Start

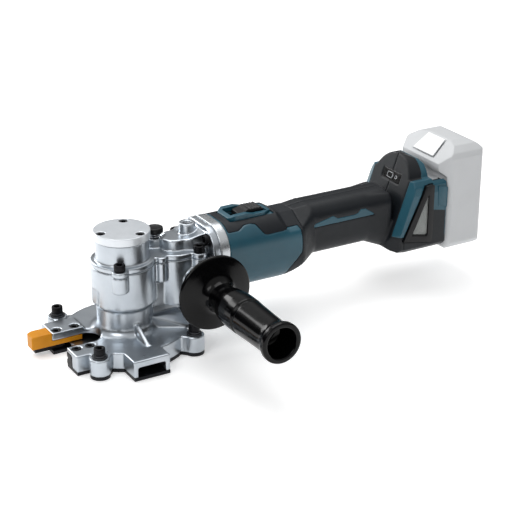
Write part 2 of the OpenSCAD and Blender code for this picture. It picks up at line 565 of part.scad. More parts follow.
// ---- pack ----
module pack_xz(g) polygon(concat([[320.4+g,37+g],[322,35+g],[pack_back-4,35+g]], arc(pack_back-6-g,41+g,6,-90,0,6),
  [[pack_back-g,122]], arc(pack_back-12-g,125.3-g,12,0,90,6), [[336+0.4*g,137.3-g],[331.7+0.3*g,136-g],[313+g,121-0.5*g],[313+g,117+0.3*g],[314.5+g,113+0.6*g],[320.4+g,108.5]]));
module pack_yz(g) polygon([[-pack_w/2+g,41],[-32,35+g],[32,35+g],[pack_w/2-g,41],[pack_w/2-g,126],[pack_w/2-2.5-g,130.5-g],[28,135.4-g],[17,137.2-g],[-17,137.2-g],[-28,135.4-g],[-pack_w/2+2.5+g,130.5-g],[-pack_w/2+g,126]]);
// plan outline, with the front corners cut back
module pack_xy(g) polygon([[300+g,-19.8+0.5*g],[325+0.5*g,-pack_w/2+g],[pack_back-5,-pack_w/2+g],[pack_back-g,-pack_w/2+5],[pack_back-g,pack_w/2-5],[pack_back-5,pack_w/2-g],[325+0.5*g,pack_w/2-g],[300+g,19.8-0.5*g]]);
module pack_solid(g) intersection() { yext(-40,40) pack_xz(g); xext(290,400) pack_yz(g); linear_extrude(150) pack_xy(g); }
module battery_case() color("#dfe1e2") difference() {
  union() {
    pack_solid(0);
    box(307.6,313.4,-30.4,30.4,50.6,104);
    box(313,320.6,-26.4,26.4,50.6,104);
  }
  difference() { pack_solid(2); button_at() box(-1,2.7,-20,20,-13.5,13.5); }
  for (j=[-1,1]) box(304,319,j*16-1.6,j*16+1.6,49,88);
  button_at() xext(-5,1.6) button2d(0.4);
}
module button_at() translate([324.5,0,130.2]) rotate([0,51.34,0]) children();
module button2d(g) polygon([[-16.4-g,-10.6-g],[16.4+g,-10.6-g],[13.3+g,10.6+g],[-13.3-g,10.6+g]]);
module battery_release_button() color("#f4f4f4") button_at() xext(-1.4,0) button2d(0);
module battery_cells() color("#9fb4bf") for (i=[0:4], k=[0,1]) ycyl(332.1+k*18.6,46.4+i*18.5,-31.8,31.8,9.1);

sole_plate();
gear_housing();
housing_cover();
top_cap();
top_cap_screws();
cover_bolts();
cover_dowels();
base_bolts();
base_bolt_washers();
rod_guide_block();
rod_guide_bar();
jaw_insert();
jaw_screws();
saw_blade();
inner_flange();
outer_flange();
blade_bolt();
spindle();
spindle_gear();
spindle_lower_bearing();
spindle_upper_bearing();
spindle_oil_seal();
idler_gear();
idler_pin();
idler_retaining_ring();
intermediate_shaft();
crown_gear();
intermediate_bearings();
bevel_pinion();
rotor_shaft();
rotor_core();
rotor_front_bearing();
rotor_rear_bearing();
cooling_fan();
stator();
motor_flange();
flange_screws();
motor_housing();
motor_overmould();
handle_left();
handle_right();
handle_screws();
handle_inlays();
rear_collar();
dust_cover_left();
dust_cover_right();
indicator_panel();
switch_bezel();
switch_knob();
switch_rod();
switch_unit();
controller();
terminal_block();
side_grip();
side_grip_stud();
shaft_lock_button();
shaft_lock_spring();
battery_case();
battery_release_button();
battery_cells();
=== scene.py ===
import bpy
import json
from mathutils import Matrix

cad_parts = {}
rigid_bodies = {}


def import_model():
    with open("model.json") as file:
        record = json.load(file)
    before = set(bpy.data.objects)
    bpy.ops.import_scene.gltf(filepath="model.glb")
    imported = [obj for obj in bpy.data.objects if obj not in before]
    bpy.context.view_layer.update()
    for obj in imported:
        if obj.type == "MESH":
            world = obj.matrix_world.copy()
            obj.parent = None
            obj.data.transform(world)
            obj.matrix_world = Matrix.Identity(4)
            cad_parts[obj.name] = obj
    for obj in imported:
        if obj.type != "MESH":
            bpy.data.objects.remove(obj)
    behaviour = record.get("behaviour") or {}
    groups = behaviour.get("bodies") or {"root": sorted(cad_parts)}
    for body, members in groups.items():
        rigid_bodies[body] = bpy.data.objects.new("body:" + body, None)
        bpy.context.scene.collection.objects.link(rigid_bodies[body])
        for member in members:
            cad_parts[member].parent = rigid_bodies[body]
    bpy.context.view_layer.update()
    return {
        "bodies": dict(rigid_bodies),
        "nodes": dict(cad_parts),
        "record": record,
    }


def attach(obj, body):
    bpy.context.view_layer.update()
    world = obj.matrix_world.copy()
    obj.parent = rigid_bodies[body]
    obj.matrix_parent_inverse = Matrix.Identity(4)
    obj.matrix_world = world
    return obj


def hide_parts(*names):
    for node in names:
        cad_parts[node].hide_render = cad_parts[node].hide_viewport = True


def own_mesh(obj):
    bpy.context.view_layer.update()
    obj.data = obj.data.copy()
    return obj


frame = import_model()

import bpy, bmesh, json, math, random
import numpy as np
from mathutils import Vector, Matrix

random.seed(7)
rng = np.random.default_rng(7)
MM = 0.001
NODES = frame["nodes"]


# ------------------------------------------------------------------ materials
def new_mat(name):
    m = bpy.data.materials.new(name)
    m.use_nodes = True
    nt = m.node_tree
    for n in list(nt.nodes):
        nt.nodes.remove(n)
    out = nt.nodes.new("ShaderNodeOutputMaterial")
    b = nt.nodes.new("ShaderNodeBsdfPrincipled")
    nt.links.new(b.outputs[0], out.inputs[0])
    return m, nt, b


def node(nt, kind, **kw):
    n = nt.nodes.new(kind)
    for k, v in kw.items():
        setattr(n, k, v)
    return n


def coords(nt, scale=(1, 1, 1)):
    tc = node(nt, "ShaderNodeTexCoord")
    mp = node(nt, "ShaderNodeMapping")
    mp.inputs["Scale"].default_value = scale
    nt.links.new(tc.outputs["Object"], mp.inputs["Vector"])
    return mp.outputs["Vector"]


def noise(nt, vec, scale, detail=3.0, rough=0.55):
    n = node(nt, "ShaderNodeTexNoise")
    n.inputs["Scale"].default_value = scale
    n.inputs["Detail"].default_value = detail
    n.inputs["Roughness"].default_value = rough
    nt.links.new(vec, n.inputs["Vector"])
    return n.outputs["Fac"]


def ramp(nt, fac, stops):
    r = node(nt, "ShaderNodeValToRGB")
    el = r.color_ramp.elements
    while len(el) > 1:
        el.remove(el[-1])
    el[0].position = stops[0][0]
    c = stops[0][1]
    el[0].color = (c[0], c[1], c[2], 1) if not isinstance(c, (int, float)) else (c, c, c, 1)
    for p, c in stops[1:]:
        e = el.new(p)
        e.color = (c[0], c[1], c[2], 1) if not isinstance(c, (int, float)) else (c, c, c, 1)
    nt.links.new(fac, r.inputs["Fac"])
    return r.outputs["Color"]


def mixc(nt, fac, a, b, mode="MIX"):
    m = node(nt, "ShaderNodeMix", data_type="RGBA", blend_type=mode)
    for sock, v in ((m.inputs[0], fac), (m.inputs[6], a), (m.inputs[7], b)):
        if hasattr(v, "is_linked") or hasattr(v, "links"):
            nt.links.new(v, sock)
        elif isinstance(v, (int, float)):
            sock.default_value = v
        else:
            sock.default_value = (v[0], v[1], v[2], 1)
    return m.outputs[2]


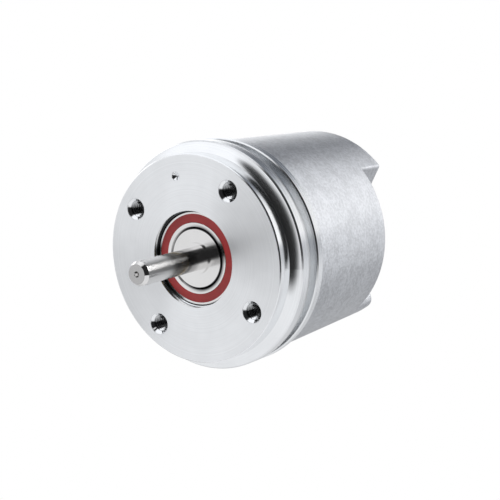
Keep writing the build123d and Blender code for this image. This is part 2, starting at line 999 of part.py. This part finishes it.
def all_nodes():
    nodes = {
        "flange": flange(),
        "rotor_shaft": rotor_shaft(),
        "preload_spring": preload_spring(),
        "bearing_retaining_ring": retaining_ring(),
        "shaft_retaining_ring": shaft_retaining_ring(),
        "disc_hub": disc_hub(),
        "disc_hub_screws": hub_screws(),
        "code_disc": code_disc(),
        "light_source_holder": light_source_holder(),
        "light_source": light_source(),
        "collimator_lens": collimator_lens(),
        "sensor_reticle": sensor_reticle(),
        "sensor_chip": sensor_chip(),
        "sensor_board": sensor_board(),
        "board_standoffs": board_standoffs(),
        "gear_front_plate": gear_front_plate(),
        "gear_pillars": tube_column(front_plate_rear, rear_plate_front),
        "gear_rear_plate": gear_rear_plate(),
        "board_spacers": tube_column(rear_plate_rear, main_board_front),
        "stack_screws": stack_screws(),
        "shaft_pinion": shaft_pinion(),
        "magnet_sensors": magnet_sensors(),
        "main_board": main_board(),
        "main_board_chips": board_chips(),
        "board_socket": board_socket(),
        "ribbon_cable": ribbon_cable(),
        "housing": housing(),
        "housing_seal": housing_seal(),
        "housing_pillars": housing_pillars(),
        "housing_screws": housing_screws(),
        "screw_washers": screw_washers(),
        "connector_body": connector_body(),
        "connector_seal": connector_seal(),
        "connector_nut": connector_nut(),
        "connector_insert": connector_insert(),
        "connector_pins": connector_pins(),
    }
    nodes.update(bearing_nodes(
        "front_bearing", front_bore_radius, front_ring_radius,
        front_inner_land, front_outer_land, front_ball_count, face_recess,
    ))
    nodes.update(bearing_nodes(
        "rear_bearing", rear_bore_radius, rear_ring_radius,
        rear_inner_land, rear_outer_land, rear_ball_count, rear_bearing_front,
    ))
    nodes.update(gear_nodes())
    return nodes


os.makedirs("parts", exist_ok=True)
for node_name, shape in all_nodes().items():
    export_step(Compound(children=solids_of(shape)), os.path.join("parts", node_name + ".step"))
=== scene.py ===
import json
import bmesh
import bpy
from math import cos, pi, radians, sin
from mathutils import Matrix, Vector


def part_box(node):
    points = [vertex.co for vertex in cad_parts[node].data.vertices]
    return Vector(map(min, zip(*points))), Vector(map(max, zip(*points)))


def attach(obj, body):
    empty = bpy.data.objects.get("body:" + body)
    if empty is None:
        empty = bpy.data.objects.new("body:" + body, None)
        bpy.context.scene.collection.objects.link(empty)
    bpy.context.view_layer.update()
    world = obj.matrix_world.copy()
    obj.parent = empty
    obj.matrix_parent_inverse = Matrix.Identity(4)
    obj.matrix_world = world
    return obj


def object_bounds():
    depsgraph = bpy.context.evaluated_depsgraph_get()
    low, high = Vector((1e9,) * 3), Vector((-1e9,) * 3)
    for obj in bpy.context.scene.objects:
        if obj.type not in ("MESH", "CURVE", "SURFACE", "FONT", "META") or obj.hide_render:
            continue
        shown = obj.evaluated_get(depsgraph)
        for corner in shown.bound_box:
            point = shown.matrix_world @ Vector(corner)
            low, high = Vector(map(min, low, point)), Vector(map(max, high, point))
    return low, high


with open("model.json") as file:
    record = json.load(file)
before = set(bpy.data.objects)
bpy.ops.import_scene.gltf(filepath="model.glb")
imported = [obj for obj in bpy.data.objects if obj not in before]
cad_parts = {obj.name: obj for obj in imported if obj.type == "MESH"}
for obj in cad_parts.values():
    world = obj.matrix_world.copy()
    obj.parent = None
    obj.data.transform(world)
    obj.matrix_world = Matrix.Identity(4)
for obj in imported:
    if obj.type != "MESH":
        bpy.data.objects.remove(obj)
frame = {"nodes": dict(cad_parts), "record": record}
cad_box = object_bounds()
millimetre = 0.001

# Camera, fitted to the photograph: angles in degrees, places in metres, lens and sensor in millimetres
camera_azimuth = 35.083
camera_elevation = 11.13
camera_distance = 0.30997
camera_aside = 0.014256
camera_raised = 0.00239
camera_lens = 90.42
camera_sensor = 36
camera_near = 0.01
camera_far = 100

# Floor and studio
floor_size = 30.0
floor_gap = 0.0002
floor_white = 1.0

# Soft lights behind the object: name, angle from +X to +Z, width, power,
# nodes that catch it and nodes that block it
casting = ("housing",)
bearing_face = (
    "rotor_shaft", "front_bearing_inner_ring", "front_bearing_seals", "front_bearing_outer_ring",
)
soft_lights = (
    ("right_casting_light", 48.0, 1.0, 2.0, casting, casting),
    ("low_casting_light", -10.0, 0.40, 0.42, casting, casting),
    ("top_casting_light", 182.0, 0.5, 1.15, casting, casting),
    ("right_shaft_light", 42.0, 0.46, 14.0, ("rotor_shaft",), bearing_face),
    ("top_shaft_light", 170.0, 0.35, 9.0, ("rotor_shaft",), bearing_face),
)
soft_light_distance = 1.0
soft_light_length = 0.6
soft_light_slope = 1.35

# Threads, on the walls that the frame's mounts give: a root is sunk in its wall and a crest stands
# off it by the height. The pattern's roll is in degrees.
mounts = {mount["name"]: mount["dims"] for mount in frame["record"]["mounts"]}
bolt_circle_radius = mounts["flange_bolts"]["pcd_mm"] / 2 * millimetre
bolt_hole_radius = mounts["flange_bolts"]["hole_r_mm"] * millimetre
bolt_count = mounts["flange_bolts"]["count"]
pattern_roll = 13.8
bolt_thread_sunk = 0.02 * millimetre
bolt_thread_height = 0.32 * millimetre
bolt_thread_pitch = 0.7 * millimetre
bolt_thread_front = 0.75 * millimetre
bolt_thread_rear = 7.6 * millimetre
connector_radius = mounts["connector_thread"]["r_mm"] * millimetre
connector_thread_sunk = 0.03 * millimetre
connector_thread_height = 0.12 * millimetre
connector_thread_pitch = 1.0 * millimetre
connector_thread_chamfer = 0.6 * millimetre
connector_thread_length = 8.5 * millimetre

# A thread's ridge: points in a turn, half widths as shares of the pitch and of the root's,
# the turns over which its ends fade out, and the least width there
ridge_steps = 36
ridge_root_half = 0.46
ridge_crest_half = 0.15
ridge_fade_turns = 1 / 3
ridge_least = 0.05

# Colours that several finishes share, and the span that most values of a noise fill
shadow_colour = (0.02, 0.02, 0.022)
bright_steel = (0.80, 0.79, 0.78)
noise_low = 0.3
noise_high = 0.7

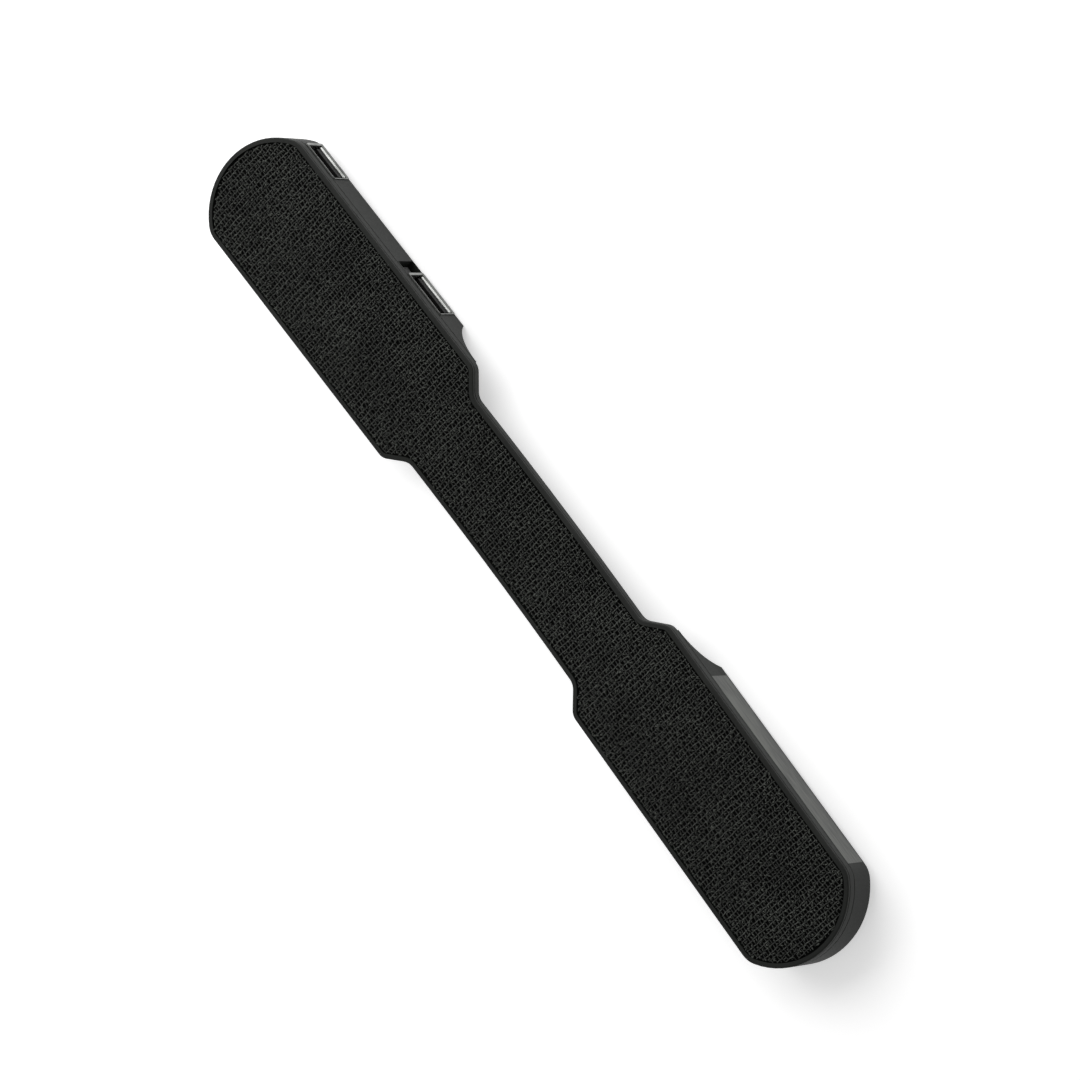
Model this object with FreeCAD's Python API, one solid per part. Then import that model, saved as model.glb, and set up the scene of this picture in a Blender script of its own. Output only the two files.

End

DIRECTIVE.
Of the lines above, extract only those from the line with "dust_cover_left();" to the line with "for body, members", both included, exactly as written.

WRITTEN SOLUTION.
dust_cover_left();
dust_cover_right();
indicator_panel();
switch_bezel();
switch_knob();
switch_rod();
switch_unit();
controller();
terminal_block();
side_grip();
side_grip_stud();
shaft_lock_button();
shaft_lock_spring();
battery_case();
battery_release_button();
battery_cells();
=== scene.py ===
import bpy
import json
from mathutils import Matrix

cad_parts = {}
rigid_bodies = {}


def import_model():
    with open("model.json") as file:
        record = json.load(file)
    before = set(bpy.data.objects)
    bpy.ops.import_scene.gltf(filepath="model.glb")
    imported = [obj for obj in bpy.data.objects if obj not in before]
    bpy.context.view_layer.update()
    for obj in imported:
        if obj.type == "MESH":
            world = obj.matrix_world.copy()
            obj.parent = None
            obj.data.transform(world)
            obj.matrix_world = Matrix.Identity(4)
            cad_parts[obj.name] = obj
    for obj in imported:
        if obj.type != "MESH":
            bpy.data.objects.remove(obj)
    behaviour = record.get("behaviour") or {}
    groups = behaviour.get("bodies") or {"root": sorted(cad_parts)}
    for body, members in groups.items():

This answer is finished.